Morristown is one of three Tennessee cities that could possibly be downgraded from the change.

“There are so many areas which rely on this designation in funding and program eligibility that we don’t really know what the impact might be,” said Tony Cox, Morristown city manager. “It is clear that we have a lot to lose if federal funding decisions follow from this proposed change.”

The city was alerted about the possible change a few weeks ago from a letter from the OMB. The other two cities that could be downgraded in Tennessee include Cleveland and Jackson.

The current designation to be included as a metropolitan statistical area is any city with an urban core more than 50,000. The new proposal doubles that number to 100,000.

If the change occurs that would mean 142 cities across the United States would lose the designation, according to reports. The impact of the change could be tremendous. Many cities within the MSA status are able to receive more federal funding for things such as road projects, housing funding, hospital reimbursements and community block grants.

Another possible hit from the downgrade could be a loss of status to help with industry recruitment.

“That is a major concern,” Cox said. “We are able to get on the radar of a lot of prospects by being in this metropolitan data group.

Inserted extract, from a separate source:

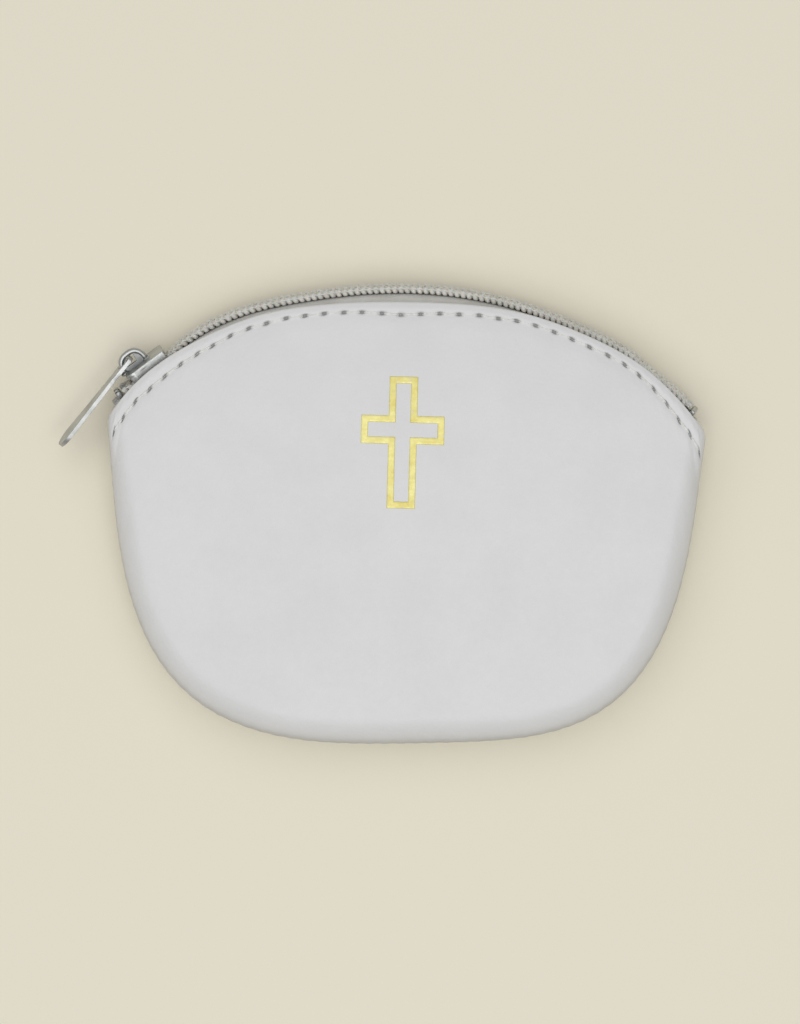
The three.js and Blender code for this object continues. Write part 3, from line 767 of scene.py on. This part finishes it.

We don’t need to take any steps back in our visibility or funding as we compete for industrial prospects. Success in industrial development is vital for the future of Morristown.”

The proposed change is under a public comment period for the OMB. The decision will be made at a later date.

The possible change has led Tennessee Senators Marsha Blackburn and Bill Hagerty, along with U.S. Rep. Diana Harshbarger, R-Kingsport, to write a letter to the acting director of the OMB.

“As we recover from the pandemic, we ask you to halt any upcoming rulemaking until the end of the pandemic and work with Congress and stakeholders to implement updated statistics as appropriate,” the letter stated.